Interview de Norbert Livet, formateur ANPE, avant son départ à la retraite

Alors, tu pars quand ?

Mon dernier jour de travail c’est le vendredi 14 Avril, le Vendredi saint, dernier jour de la passion du Christ, avant-veille de la résurrection de Pâques :

 » Mon Dieu, c’est comme si tout était neuf, comme si tout commençait depuis ce matin » (Charles Péguy).

Je ne suis pas croyant, mais je pourrais y voir un signe.

Déjà, la retraite ?

Je n’ai pas 60 ans (malgré une blancheur capillaire précoce), mais j’ai bénéficié d’une remise de peine de 2 ans grâce à une jurisprudence – vite annulée par une nouvelle loi- qui considère que les fonctionnaires pères de 3 enfants ont autant de droit à une retraite anticipée que leurs homologues féminins. Dans mon cas ce n’est pas un abus de droit, car j’ai pris une part active dans l‘élevage de mes 4 enfants, sans compter mes 2 belles-filles. Et d’ailleurs ma carrière s’apparente plutôt à celle d’une mère fonctionnaire (syndicaliste de surcroît !) : Disponibilité de 2 ans pour convenance personnelle, Congé de 2 ans pour élever un enfant, Temps partiel le mercredi, et au final pas d’autre promotion que l’ancienneté…

Un peu discret, ton départ de l’ANPE…

Je n’ai pas le goût des célébrations officielles, genre remise de médailles du travail.

Et puis l’ANPE, c’est pas plus de 20 ans dans un parcours hétéroclite : ouvrier agricole, attaché au Ministère de l’agriculture, journaliste au quotidien Rouge, restaurateur-libraire à Poitiers, conseiller à l’ANPE, membre du Conseil économique et social Rhône-Alpes, consultant en relations sociales, formateur interne de nouveau à l’ANPE … et syndicaliste depuis ma première fiche de paye.

C’est pour cela que j’ai préféré réunir, hors contexte ANPE, les collègues, les amis et les camarades militants pour une fête qui reflète cette variété bigarrée..

T’as des projets ?

A un moment où mes collègues conseillers ANPE sont mobilisés pour le suivi mensuel personnalisé, la construction d’un « Projet Personnalisé d’Accès à l’Emploi – PPAE» devient une injonction permanente pour tous les chômeurs concernés. Cet impératif du projet, omniprésent dans une société qui n’en a plus, semble aussi s’étendre aux retraités : un Projet Personnalisé de Retrait de l’Emploi – PPRE ? (pépère, hein ?)

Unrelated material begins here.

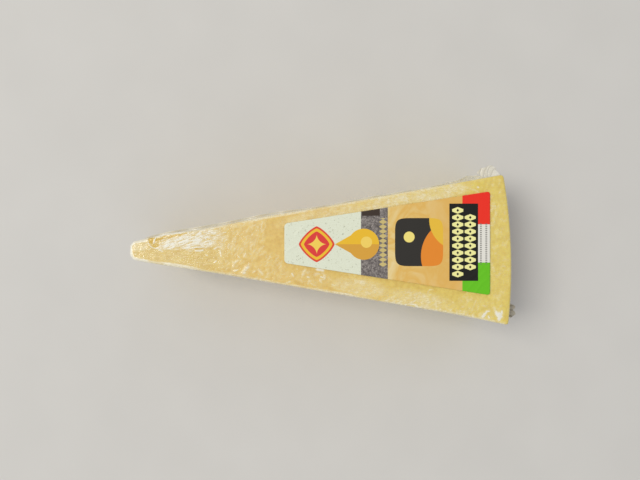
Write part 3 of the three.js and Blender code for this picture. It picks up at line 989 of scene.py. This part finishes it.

Alors quel projet ? Un grand voyage (la Papouasie en camping-car) ? Des responsabilités syndicales (les retraités du Val d’Azergues), humanitaire (Chômage Sans Frontières), associative (les amateurs des pommes « belle de Boskoop ») ? Une liste « Oui à l’autoroute !» pour les municipales de 2008 ? Que sais-je encore?

Alors je dis STOP ! Je revendique une année sabbatique. Et que mon chemin ne soit inspiré que par mes envies, celles de mes proches ou … par le soleil qui pointe aujourd’hui derrière les arbres.

Tu as tout de même des idées, des buts poursuivis ?

L’important c’est de prendre le chemin, que l’on parte vers l’Est ou l’Ouest. Une heure ou deux de marche à pied quotidienne dans les sentiers des monts d’or, c’est une activité qui me convient. .

Alors bon pied, mais aussi bon œil, derrière le viseur d’un appareil photo. Avoir enfin le temps de peaufiner une mise au point, trouver la bonne lumière et exploiter ces images numériques aux multiples possibilités.

Et les partager sur le Web, avec un blog à venir…

Et puis rester branché, faire marcher sa tête et trouver les lieux ou les occasions d’échanges.

Les retraités sont rangés dans la catégorie « inactifs ». ça ne te fait pas peur ?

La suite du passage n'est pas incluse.